— BEGIN —

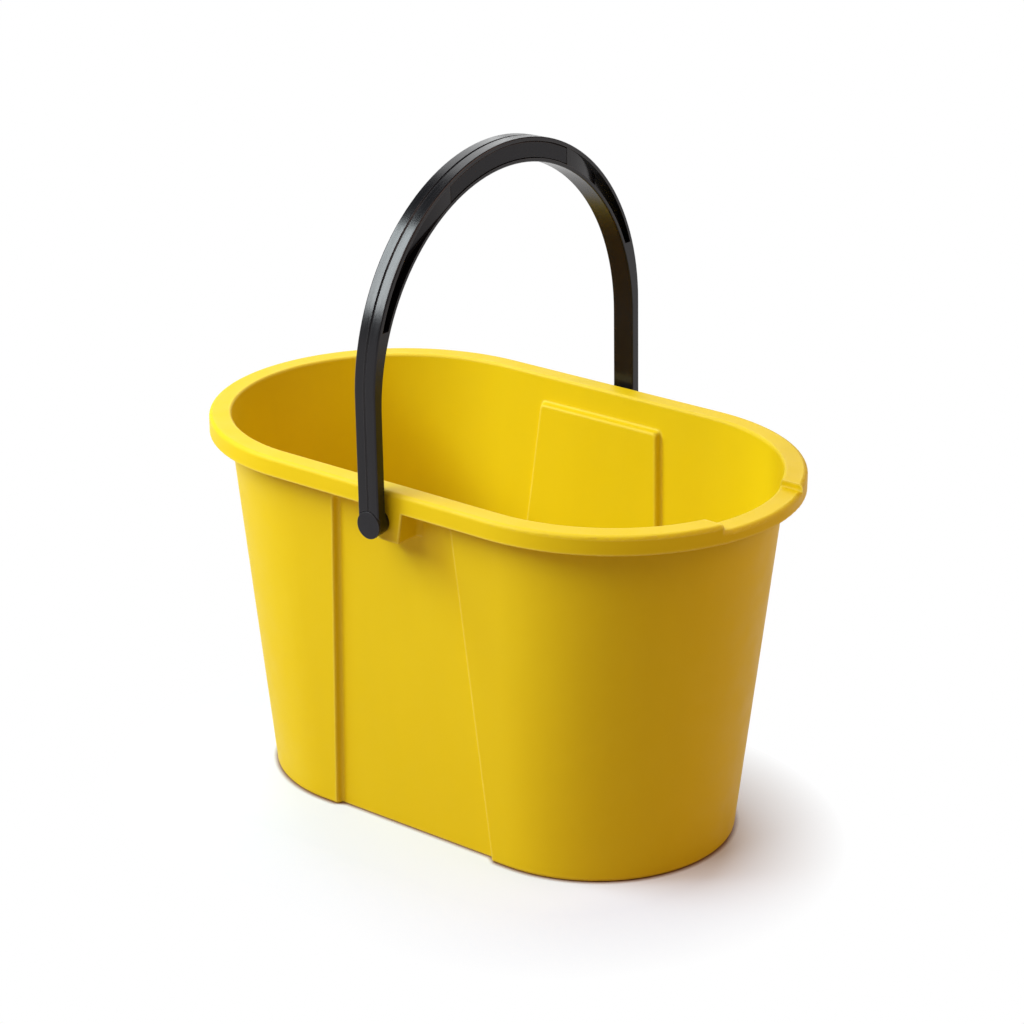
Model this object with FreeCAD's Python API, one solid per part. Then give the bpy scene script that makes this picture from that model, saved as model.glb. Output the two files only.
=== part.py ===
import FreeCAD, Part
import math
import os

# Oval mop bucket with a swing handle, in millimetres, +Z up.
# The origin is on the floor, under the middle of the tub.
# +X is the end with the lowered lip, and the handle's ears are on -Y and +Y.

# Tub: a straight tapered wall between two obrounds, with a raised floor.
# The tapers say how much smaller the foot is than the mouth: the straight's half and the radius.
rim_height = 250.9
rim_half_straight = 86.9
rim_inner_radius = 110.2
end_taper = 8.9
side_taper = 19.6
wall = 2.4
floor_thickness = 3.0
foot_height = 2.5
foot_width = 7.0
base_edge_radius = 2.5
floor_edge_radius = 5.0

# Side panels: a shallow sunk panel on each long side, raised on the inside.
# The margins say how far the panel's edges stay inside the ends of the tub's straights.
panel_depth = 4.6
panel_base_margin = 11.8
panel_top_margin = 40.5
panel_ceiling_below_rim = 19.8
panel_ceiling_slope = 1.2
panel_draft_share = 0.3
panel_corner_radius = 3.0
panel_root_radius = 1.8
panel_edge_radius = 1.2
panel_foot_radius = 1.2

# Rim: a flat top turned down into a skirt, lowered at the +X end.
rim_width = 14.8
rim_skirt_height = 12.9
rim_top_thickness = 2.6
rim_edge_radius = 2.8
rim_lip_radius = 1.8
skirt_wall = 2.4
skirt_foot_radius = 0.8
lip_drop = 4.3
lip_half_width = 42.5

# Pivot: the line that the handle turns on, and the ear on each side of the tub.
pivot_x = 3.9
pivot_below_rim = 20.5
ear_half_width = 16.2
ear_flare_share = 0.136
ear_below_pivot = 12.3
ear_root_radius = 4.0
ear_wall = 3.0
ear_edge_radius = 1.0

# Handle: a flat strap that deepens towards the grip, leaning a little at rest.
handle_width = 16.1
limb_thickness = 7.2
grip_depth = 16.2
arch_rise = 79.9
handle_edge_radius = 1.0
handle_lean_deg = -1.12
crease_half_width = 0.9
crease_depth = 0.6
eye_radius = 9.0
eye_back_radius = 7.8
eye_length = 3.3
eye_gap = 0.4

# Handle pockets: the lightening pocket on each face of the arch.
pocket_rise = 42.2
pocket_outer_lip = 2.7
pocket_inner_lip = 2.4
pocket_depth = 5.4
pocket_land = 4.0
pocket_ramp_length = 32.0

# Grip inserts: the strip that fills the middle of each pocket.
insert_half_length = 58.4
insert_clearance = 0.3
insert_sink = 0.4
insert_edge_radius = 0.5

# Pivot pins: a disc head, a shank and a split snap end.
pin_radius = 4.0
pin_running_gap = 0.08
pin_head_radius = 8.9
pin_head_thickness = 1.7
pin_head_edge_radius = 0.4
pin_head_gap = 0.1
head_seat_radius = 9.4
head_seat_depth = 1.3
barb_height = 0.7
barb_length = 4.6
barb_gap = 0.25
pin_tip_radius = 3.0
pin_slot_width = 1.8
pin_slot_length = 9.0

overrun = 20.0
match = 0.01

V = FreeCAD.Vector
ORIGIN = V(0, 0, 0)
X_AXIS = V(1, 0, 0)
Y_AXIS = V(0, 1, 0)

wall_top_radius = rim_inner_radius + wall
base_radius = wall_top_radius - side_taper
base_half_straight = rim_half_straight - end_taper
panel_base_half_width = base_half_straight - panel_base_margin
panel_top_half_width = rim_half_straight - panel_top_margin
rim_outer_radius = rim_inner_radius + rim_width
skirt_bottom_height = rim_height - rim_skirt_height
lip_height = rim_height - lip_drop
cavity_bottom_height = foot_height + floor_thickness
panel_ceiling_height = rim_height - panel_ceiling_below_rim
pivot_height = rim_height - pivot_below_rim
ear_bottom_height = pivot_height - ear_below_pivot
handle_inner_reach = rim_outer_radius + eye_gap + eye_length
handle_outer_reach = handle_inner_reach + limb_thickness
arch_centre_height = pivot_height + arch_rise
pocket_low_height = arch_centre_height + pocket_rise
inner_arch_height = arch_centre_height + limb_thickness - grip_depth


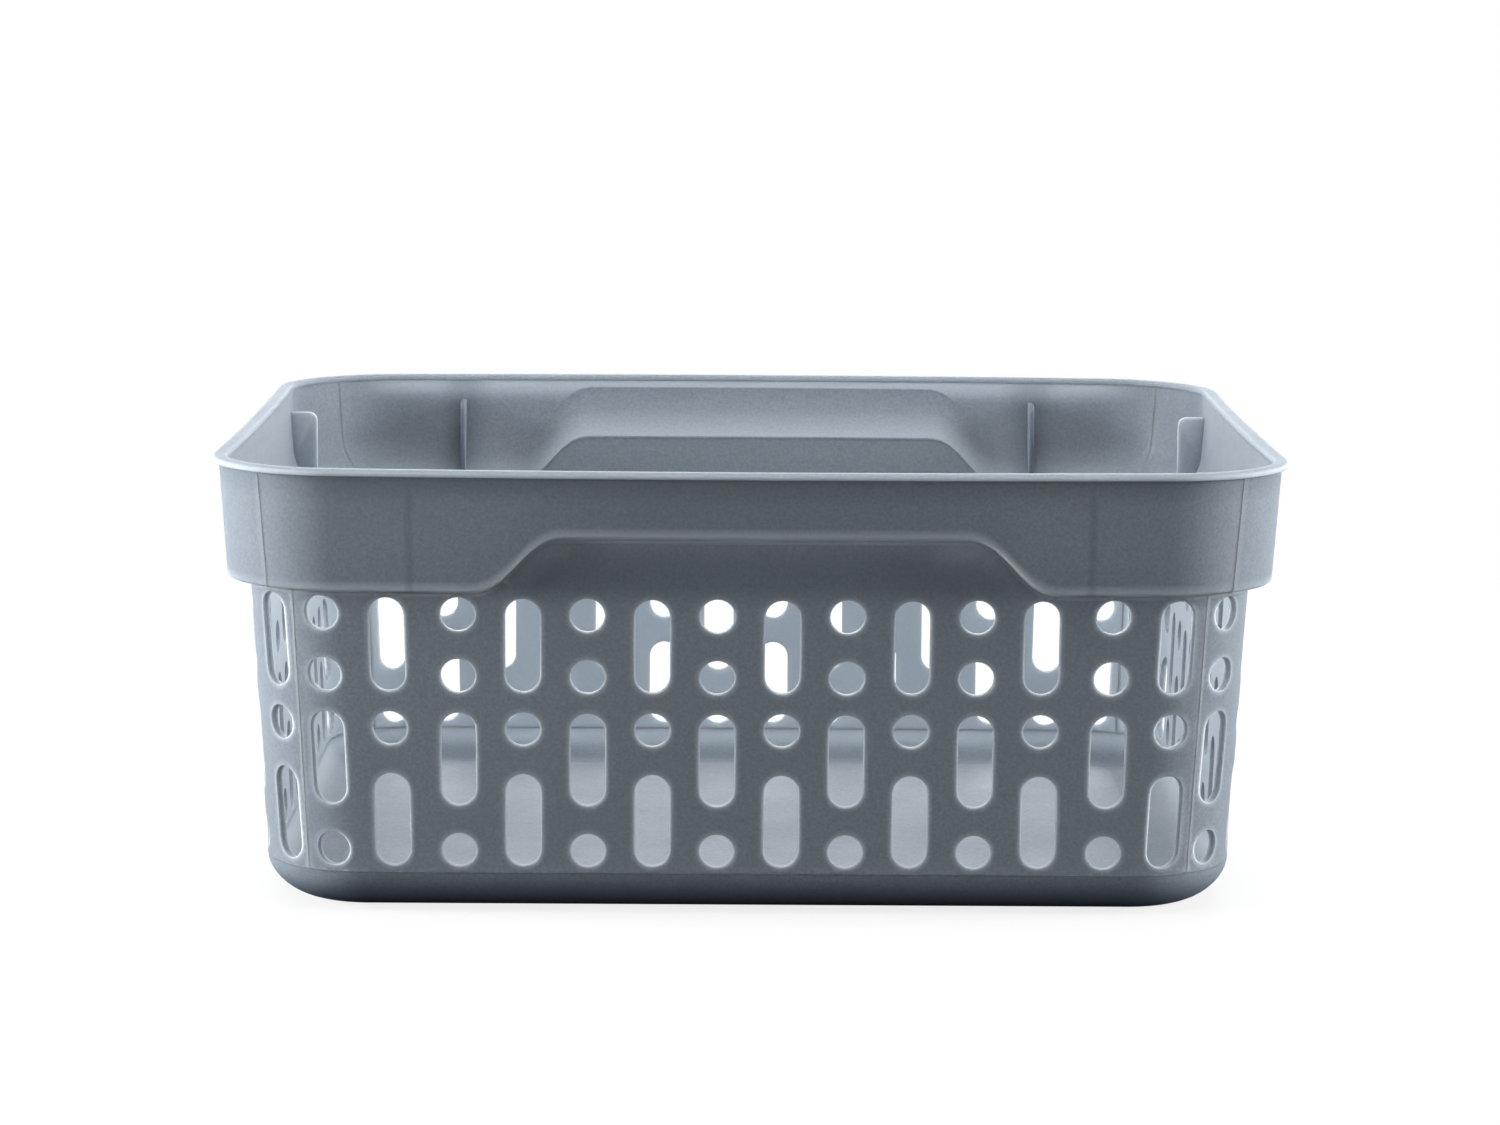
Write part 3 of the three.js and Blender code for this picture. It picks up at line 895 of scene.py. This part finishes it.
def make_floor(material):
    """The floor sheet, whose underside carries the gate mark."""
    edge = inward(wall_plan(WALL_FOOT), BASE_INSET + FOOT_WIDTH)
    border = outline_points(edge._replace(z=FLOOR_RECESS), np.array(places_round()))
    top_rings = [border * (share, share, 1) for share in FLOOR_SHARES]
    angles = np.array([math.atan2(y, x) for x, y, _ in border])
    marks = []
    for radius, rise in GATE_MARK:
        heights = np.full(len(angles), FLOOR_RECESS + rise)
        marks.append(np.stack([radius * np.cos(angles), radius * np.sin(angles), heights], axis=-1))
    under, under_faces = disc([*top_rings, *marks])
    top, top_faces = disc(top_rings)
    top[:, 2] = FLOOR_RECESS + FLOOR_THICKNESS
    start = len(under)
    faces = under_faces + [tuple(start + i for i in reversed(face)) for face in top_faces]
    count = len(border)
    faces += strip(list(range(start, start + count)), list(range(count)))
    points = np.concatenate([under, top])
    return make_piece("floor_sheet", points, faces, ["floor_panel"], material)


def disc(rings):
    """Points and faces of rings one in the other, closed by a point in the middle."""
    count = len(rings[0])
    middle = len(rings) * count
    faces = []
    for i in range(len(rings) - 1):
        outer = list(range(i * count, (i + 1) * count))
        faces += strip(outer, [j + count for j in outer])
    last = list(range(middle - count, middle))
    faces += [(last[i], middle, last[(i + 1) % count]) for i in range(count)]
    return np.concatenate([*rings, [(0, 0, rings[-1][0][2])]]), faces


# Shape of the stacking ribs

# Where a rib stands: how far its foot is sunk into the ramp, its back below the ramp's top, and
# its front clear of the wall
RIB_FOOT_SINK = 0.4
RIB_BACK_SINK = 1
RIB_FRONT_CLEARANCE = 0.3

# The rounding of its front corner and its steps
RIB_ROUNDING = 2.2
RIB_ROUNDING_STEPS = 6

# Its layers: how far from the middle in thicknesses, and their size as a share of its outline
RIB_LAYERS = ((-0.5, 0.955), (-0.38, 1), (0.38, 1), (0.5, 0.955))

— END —

Look through the data and show every line containing "from".

◆ **Reply to the exercise**
Model this object with FreeCAD's Python API, one solid per part. Then give the bpy scene script that makes this picture from that model, saved as model.glb. Output the two files only.
# Its layers: how far from the middle in thicknesses, and their size as a share of its outline